» **Exercise task**
Quote only the part that opens with the line containing "before = set(bpy.data.objects)" and closes with the line containing "tuck_rows = filled_in(plumped(INNER_TUCK), TAIL_STEPS)". Keep both of those lines.
+++ Source data +++
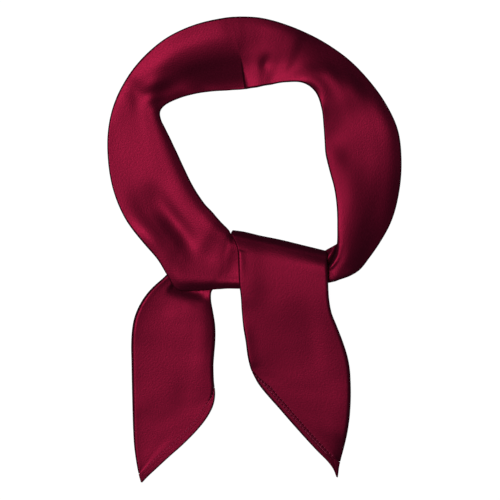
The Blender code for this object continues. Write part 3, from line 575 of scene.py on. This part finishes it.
def along_line(line, distances):
    """The points at distances along a line."""
    steps = np.linalg.norm(np.diff(line, axis=0), axis=1)
    travelled = np.concatenate([[0.0], np.cumsum(steps)])
    return np.column_stack([np.interp(distances, travelled, axis) for axis in line.T])


def stitches(name, seam_lines, material, forward):
    """Short stitches from line to line, each a thread that rises out of the cloth and dips back."""
    inner, outer = seam_lines
    length = np.linalg.norm(np.diff(inner, axis=0), axis=1).sum()
    starts = np.arange(STITCH_SPACING, length - STITCH_SPACING, STITCH_SPACING)
    first, last = along_line(inner, starts), along_line(outer, starts + forward)
    thread = bpy.data.curves.new(name, "CURVE")
    thread.dimensions = "3D"
    thread.bevel_depth = STITCH_THICKNESS / 2 * MM
    thread.bevel_resolution = 1
    thread.use_fill_caps = True
    for start, end in zip(first, last):
        spline = thread.splines.new("POLY")
        spline.points.add(len(STITCH_LIFTS) - 1)
        for index, (point, lift) in enumerate(zip(spline.points, STITCH_LIFTS)):
            x, y, z = start + (end - start) * index / (len(STITCH_LIFTS) - 1)
            point.co = (x * MM, y * MM, (z + lift) * MM, 1.0)
    thread.materials.append(material)
    piece = bpy.data.objects.new(name, thread)
    bpy.context.scene.collection.objects.link(piece)
    return piece


# ---------------------------------------------------------------- materials


def wave_scale(spacing):
    """The scale at which a wave texture's bands are spacing metres apart."""
    return 2 * math.pi / 20 / spacing


def linear(hex_colour):
    """An sRGB hex colour as linear RGBA."""
    channels = [int(hex_colour[i : i + 2], 16) / 255 for i in (1, 3, 5)]
    return (*(c / 12.92 if c <= 0.04045 else ((c + 0.055) / 1.055) ** 2.4 for c in channels), 1.0)


def node(tree, kind, settings=(), **inputs):
    """Adds a node with its settings, and its inputs as values or links."""
    new = tree.nodes.new(kind)
    for name, value in dict(settings).items():
        setattr(new, name, value)
    for name, value in inputs.items():
        socket = new.inputs[int(name[1:])] if name[0] == "_" else new.inputs[name.replace("_", " ")]
        if isinstance(value, bpy.types.NodeSocket):
            tree.links.new(value, socket)
        else:
            socket.default_value = value
    return new


def new_material(name):
    material = bpy.data.materials.new(name)
    material.use_nodes = True
    return material, material.node_tree, material.node_tree.nodes["Principled BSDF"]


def silk_satin():
    """Silk charmeuse: long floats of filament silk, which give a broad soft sheen in the dye's
    own colour."""
    material, tree, shader = new_material("burgundy_silk_satin")
    cloth = node(tree, "ShaderNodeUVMap", {"uv_map": "cloth"})
    turned = node(
        tree,
        "ShaderNodeMapping",
        Vector=cloth.outputs["UV"],
        Rotation=(0, 0, BIAS),
    )
    floats = node(
        tree,
        "ShaderNodeTexWave",
        {"bands_direction": "X"},
        Vector=turned.outputs[0],
        Scale=wave_scale(FLOAT_SPACING),
        Distortion=3.0,
        Detail=3.0,
        Detail_Scale=2.0,
    )
    grain = node(
        tree,
        "ShaderNodeTexNoise",
        Vector=turned.outputs[0],
        Scale=1 / GRAIN_SIZE,
        Detail=3.0,
        Roughness=0.6,
    )
    mottle = node(
        tree,
        "ShaderNodeTexNoise",
        Vector=cloth.outputs["UV"],
        Scale=1 / MOTTLE_SIZE,
        Detail=2.0,
    )
    weave = node(
        tree,
        "ShaderNodeMix",
        {"data_type": "FLOAT"},
        Factor=GRAIN_SHARE,
        _2=floats.outputs["Fac"],
        _3=grain.outputs["Fac"],
    )
    tone = node(
        tree,
        "ShaderNodeMix",
        {"data_type": "FLOAT"},
        Factor=MOTTLE_SHARE,
        _2=weave.outputs[0],
        _3=mottle.outputs["Fac"],
    )
    colour = node(
        tree,
        "ShaderNodeMix",
        {"data_type": "RGBA"},
        Factor=tone.outputs[0],
        _6=linear(SATIN_SHADE),
        _7=linear(SATIN_FACE),
    )
    bump = node(
        tree,
        "ShaderNodeBump",
        Strength=0.4,
        Distance=WEAVE_DEPTH,
        Height=weave.outputs[0],
    )
    gloss = node(
        tree,
        "ShaderNodeMapRange",
        Value=weave.outputs[0],
        From_Min=0.2,
        From_Max=0.8,
        To_Min=SATIN_ROUGHNESS - ROUGHNESS_SPREAD,
        To_Max=SATIN_ROUGHNESS + ROUGHNESS_SPREAD,
    )
    tree.links.new(colour.outputs[2], shader.inputs["Base Color"])
    tree.links.new(bump.outputs["Normal"], shader.inputs["Normal"])
    tree.links.new(gloss.outputs[0], shader.inputs["Roughness"])
    shader.inputs["IOR"].default_value = SATIN_IOR
    shader.inputs["Specular IOR Level"].default_value = 1.0
    shader.inputs["Specular Tint"].default_value = linear(SATIN_SHEEN)
    return material


def painted_highlight_thread():
    """Filament silk thread, with its twist as fine slanted ridges. Its colour is painted far
    lighter than the cloth's dye, as a painted highlight.
    """
    material, tree, shader = new_material("burgundy_silk_thread_painted_highlight")
    place = node(tree, "ShaderNodeTexCoord")
    twist = node(
        tree,
        "ShaderNodeTexWave",
        {"bands_direction": "DIAGONAL"},
        Vector=place.outputs["Object"],
        Scale=wave_scale(TWIST_SPACING),
        Distortion=0.5,
    )
    # painted highlight: the thread's light colours, banded along its twist
    tone = node(
        tree,
        "ShaderNodeMix",
        {"data_type": "RGBA"},
        Factor=twist.outputs["Fac"],
        _6=linear(THREAD_HIGHLIGHT_DARKER),
        _7=linear(THREAD_HIGHLIGHT_LIGHTER),
    )
    ridges = node(
        tree,
        "ShaderNodeBump",
        Strength=0.5,
        Distance=TWIST_DEPTH,
        Height=twist.outputs["Fac"],
    )
    tree.links.new(tone.outputs[2], shader.inputs["Base Color"])
    tree.links.new(ridges.outputs["Normal"], shader.inputs["Normal"])
    shader.inputs["Roughness"].default_value = THREAD_ROUGHNESS
    shader.inputs["Specular Tint"].default_value = linear(THREAD_SHEEN)
    return material


def lightbox_top():
    """A white acrylic table lit from within, so that shadows on it stay faint."""
    material, tree, shader = new_material("white_acrylic_lightbox")
    glow = node(tree, "ShaderNodeEmission", Color=linear("#ffffff"), Strength=TABLE_GLOW)
    shader.inputs["Base Color"].default_value = linear(TABLE_COLOUR)
    shader.inputs["Roughness"].default_value = TABLE_ROUGHNESS
    mixed = node(
        tree,
        "ShaderNodeMixShader",
        _0=TABLE_REFLECTION,
        _1=glow.outputs[0],
        _2=shader.outputs[0],
    )
    tree.links.new(mixed.outputs[0], tree.nodes["Material Output"].inputs["Surface"])
    return material


# ---------------------------------------------------------------- the stage


def stage():
    """A plain pale table, a large soft light high on the upper left, and a camera above."""
    bpy.ops.mesh.primitive_plane_add(size=TABLE_SIZE, location=(0, 0, 0))
    table = bpy.context.active_object
    table.name = "table"
    table.data.materials.append(lightbox_top())
    table.visible_diffuse = False
    table.visible_glossy = False

    scene = bpy.context.scene
    camera_data = bpy.data.cameras.new("camera")
    camera_data.lens = LENS
    camera_data.sensor_width = SENSOR
    camera = bpy.data.objects.new("camera", camera_data)
    scene.collection.objects.link(camera)
    camera.location = (*VIEW_CENTRE, VIEW_WIDTH * LENS / SENSOR)
    scene.camera = camera

    world = bpy.data.worlds.new("studio")
    scene.world = world
    world.use_nodes = True
    room = world.node_tree.nodes["Background"]
    room.inputs["Color"].default_value = linear(ROOM_COLOUR)
    room.inputs["Strength"].default_value = ROOM_STRENGTH

    level = math.cos(LIGHT_ELEVATION)
    towards = Vector(
        (
            math.cos(LIGHT_BEARING) * level,
            math.sin(LIGHT_BEARING) * level,
            math.sin(LIGHT_ELEVATION),
        )
    )
    light_data = bpy.data.lights.new("softbox", "AREA")
    light_data.shape = "RECTANGLE"
    light_data.size, light_data.size_y = LIGHT_SIZE
    light_data.energy = LIGHT_WATTS
    softbox = bpy.data.objects.new("softbox", light_data)
    scene.collection.objects.link(softbox)
    softbox.location = towards * LIGHT_DISTANCE
    softbox.rotation_euler = towards.to_track_quat("Z", "Y").to_euler()

    scene.view_settings.view_transform = "Standard"
    scene.view_settings.look = "None"


# ---------------------------------------------------------------- putting it together


def roll(name, rows, radii, material):
    """One roll of a hem, as a shell of the same satin."""
    return shell(name, tube_grid(rows, radii=radii, columns=ROLL_COLUMNS), material)


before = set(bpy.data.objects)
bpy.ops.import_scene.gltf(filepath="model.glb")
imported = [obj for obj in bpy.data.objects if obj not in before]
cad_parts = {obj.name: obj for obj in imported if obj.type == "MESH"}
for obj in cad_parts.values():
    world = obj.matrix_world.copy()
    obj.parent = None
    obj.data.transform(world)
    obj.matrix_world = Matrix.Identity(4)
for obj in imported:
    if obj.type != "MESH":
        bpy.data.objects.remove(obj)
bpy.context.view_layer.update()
stage()

satin = silk_satin()
thread = painted_highlight_thread()

loop_rows = at_bearing(filled_in(LOOP, LOOP_STEPS))
front_rows = filled_in(turn_sections() + laid(FRONT_TAIL), TAIL_STEPS)
front_panel, front_lower, front_upper, front_slips, front_highlight_runs = panel_and_rolls(
    front_rows, 0, LOWER_PROFILE, TOP_PROFILE
)
back_rows = filled_in(laid(BACK_TAIL), TAIL_STEPS)
back_panel, back_lower, back_upper, back_slips, _ = panel_and_rolls(
    back_rows, 1, LEVEL_PROFILE, LEVEL_PROFILE
)
core_rows = filled_in(plumped(KNOT_CORE), TAIL_STEPS)
tuck_rows = filled_in(plumped(INNER_TUCK), TAIL_STEPS)

front_rolls = [
    roll("front_hem_lower_roll", front_lower, (ROLL_RADIUS, FRONT_SEAM), satin),
    roll("front_hem_upper_roll", front_upper, (FRONT_SEAM, FRONT_SEAM), satin),
]
front_stitches = [
    stitches("front_hem_slip_stitches", front_slips, thread, STITCH_FORWARD),
    # light running stitches along the hem's bright line: a painted highlight
    stitches("front_hem_running_stitches_painted_highlight", front_highlight_runs, thread, HIGHLIGHT_STITCH_FORWARD),
]
back_rolls = [
    roll("back_hem_lower_roll", back_lower, (BACK_SEAM, EDGE_RADIUS), satin),
    roll("back_hem_upper_roll", back_upper, (BACK_SEAM, BACK_SEAM), satin),
]
back_stitches = [
    stitches("back_hem_slip_stitches", back_slips, thread, STITCH_FORWARD),
]

grids = {
    "loop_band": tube_grid(loop_rows, LOOP_FOLDS),
    "front_tail": tube_grid(
        front_panel, FRONT_TAIL_FOLDS, (EDGE_RADIUS, WRAP_RADIUS), (0, FRONT_SEAM)
    ),
    "back_tail": tube_grid(
        back_panel, BACK_TAIL_FOLDS, (FREE_RADIUS, FREE_RADIUS), (1, BACK_SEAM)
    ),
    "knot_core": tube_grid(core_rows),
    "inner_tuck": tube_grid(tuck_rows),
}
hems = {
    "front_tail": (front_rolls, front_stitches),
    "back_tail": (back_rolls, back_stitches),
}
for node_name, grid in grids.items():
    piece = shell(node_name.removesuffix("_band") + "_cloth", grid, satin)
    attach(piece, "root")
    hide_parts(node_name)
    rolls, threads = hems.get(node_name, ([], []))
    for part in rolls + threads:
        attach(part, "root")
    for part in rolls:
        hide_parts(node_name + "_hem")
+++
» **Full answer**
before = set(bpy.data.objects)
bpy.ops.import_scene.gltf(filepath="model.glb")
imported = [obj for obj in bpy.data.objects if obj not in before]
cad_parts = {obj.name: obj for obj in imported if obj.type == "MESH"}
for obj in cad_parts.values():
    world = obj.matrix_world.copy()
    obj.parent = None
    obj.data.transform(world)
    obj.matrix_world = Matrix.Identity(4)
for obj in imported:
    if obj.type != "MESH":
        bpy.data.objects.remove(obj)
bpy.context.view_layer.update()
stage()

satin = silk_satin()
thread = painted_highlight_thread()

loop_rows = at_bearing(filled_in(LOOP, LOOP_STEPS))
front_rows = filled_in(turn_sections() + laid(FRONT_TAIL), TAIL_STEPS)
front_panel, front_lower, front_upper, front_slips, front_highlight_runs = panel_and_rolls(
    front_rows, 0, LOWER_PROFILE, TOP_PROFILE
)
back_rows = filled_in(laid(BACK_TAIL), TAIL_STEPS)
back_panel, back_lower, back_upper, back_slips, _ = panel_and_rolls(
    back_rows, 1, LEVEL_PROFILE, LEVEL_PROFILE
)
core_rows = filled_in(plumped(KNOT_CORE), TAIL_STEPS)
tuck_rows = filled_in(plumped(INNER_TUCK), TAIL_STEPS)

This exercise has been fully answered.